While the Imperials continue their hurried search of the treehouse, Malla sits Lumpy down to watch some afternoon cartoons, sponsored by the Alliance – and the hands-down, best part of the show begins. A cheesy animated Star Wars cartoon that stars a heretofore unknown character – Boba Fett! The animated show features our rebel friends, in a style that alternates between classic Rankin-Bass and a near Genndy Tartakovsky anime style.
Of course, this is a Fett unlike we’ve seen since – even on Disney+. He rides a sea serpent, rescues Luke, talks a lot – often using the sobriquet “Friend,” takes Chewie on a quest to steal an antidote from Imperial forces in a nearby city… and then reports in to Darth Vader. Later when his loyalties are revealed, he activates his rocket pack and jets off… Okay, so he’s kinda like the Fett’s we know.

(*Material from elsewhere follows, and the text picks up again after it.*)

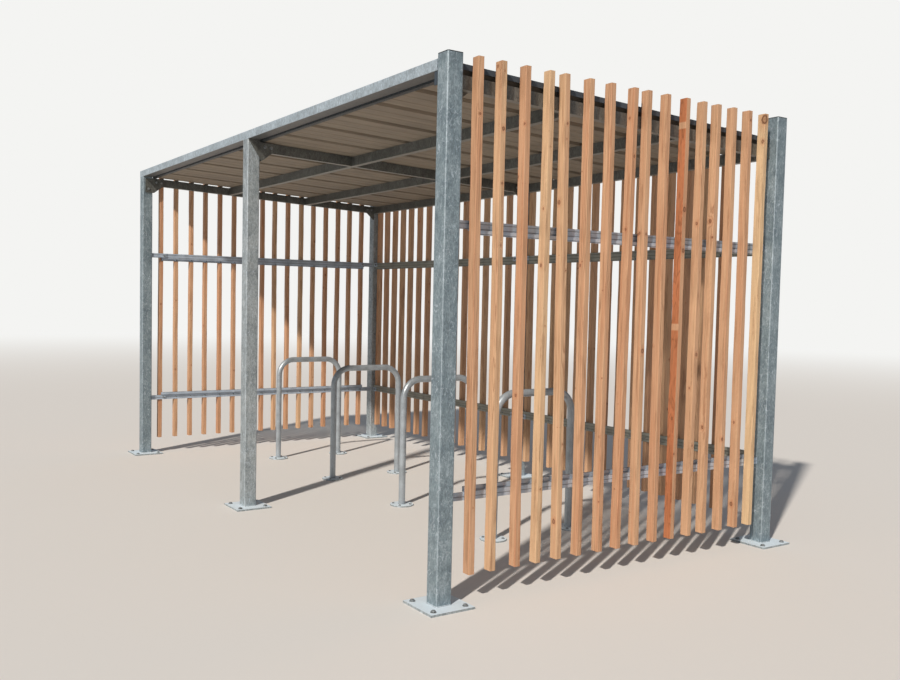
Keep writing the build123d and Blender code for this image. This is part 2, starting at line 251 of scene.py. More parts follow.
def dipped_zinc(name, dark, mid, pale, bloom, below):
    """Steel dipped in molten zinc and left to weather: a blue-grey skin, clouded and run downwards
    as it drained, with curled pale commas. A highlight is painted along each corner, upward faces
    are
    painted paler, partly as light from above, and undersides take a painted tone of their own:
    shade on most finishes, light from the floor on the steel under the roof."""
    material, add = surface(name)
    place = add("ShaderNodeTexCoord", out="Object")
    # Clouds about 110 mm across
    clouds = add(NOISE, {"Vector": place, "Scale": 1 / 0.11, "Detail": 4.0, "Distortion": 0.5})
    # Runs 16 mm wide and 45 mm long, drawn down the steel
    runs = drawn(add, place, (16, 16, 45), 3.0, 1.3)
    tone = add(MATH, (clouds, 0.5), operation="MULTIPLY")
    tone = add(MATH, (runs, 0.5, tone), operation="MULTIPLY_ADD")
    skin = add(RAMP, (tone,), stops=((0.32, dark), (0.5, mid), (0.68, pale)))
    skin = layered(add, skin, (bloom_marks(add, place), bloom))
    # Fine curls 9 mm wide and 20 mm long, pale on one side and dark on the other
    fine = drawn(add, place, (9, 9, 20), 1.0, 1.6)
    fine = add(RANGE, (fine, 0.42, 0.58, 0.84, 1.15))
    # Grain of 3 mm
    grain = add(NOISE, {"Vector": place, "Scale": 1 / 0.003, "Detail": 2.0})
    grain = add(RANGE, (grain, 0.3, 0.7, 0.88, 1.12))
    for share in (fine, grain):
        skin = add(VECTOR, {0: skin, "Scale": share}, operation="SCALE")
    # A bright line is painted on each corner, where the surface turns from one axis to another: a
    # painted highlight
    normal = add("ShaderNodeNewGeometry", out="Normal")
    facing = add(VECTOR, (normal,), operation="ABSOLUTE")
    facing = add(SPLIT, (facing,), None)
    flat = add(MATH, (facing[0], facing[1]), operation="MAXIMUM")
    flat = add(MATH, (flat, facing[2]), operation="MAXIMUM")
    corner = add(RANGE, (flat, 0.84, 0.74, 0.0, 0.5))
    # Upward faces are painted paler: partly chalky weathering, partly painted light from above.
    # Undersides take a painted tone of their own: painted shade on most finishes, and painted light
    # thrown up from the floor on the steel under the roof.
    rise = add(SPLIT, (normal,), "Z")
    up = add(RANGE, (rise, 0.7, 0.95, 0.0, 0.9))
    down = add(RANGE, (rise, -0.7, -0.95, 0.0, 0.85))
    skin = layered(add, skin, (corner, bloom), (up, times(bloom, 1.42)), (down, below))
    sockets = {
        "Base Color": skin,
        "Roughness": add(RANGE, (tone, 0.35, 0.65, 0.4, 0.6)),
        "Metallic": add(RANGE, (up, 0.0, 1.0, 0.35, 0.05)),
        "Normal": add("ShaderNodeBump", {"Height": runs, "Strength": 0.25, "Distance": 0.4 * MM}),
    }
    return shaded(material, sockets)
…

As the Imperials are wrapping up their not-so-hurried search of the treehouse, a mandatory broadcast comes on – a moral documentary predating, but strangely reminiscent of, the show Cops.
“Life on Tatooine”
It features an extended scene in a familiar cantina, with Bea Arthur as the bartender and Harvey Korman – in his third appearance – as a lovesick patron with a crush on her. And just as this SNL-style sketch feels like it’ll never end, it’s interrupted by another Imperial edict – that somehow simultaneously interrupts the documentary – and plays within it?
Bea Arthur, somehow responding to the very signal that interrupted her scene with Korman is scurrying around the bar, trying to chase the patrons out. The aliens from Mos Eisley are all here – and a few newbies, like a giant mouse and a Michael Myers (Halloween) lookalike. When they protest her evacuation, she gives up – and sings a song, dancing with a Devaronian and a Rodian. Sadly, Greedo does NOT shoot first and put us out of our misery, but she does sing everyone but Korman out of the bar.
The Imperials get a call – faked by Lumpy’s android (also Korman) and leave except for a lone Stormtrooper, who discovers the ruse and is going after Lumpy when Chewie and Han suddenly appear to save the day. Han fakes the Trooper out and casts him out of the treehouse. Cue a Wilhelm scream – seriously. Han greets the family, then abandons poor Chewie to this morass of a Life Day Special.
Finally Life Day!
Chewie and Malla have a romantic reacquaintance, then are interrupted yet again by an announcement, looking for the missing trooper. Art Carney once again saves the day, and the true Life Day celebration can begin.
Glowing snowglobes somehow transport the Wookies, decked out in maroon robes, to a queue where they march into the sun, bright cave opening, Tree of Life, where they’re somehow reunited with C-3PO and R2-D2, despite neither being anywhere near the planet or together. And of course, they’re shortly joined by Luke, Leia, and Han.
And Carrie Fisher sings. In the midst of the celebration, we push in on Chewie and he remembers first meeting Luke and Obi-Wan, flying in the Falcon, playing Dejarik (holochess), seeing the Death Star, scaring the Mouse droid, Vader killing Ben Kenobi, and the awards ceremony where he didn’t get a medal.
Then we’re back in the treehouse, the Wookies pray for their meal, and we slowly fade to black.
Yes, it sounds crazy and contrived. It absolutely was. But it was also Star Wars, and as a friend likes to say, “Star Wars is like pizza… even when it’s bad, it’s still pizza.” While 13-million people sounds immense in our niche-programmed streaming age, the special didn’t even crack the top 10 Nielsen ratings for the week.
Despite George Lucas’ ire, and although there has never been an official release of the show past its doomed airing on CBS stations across the country, bootleg VHS and DVD copies can be found at Star Wars Celebration, and nearly any fan or comics convention. There are also some decent recordings saved on YouTube, of course.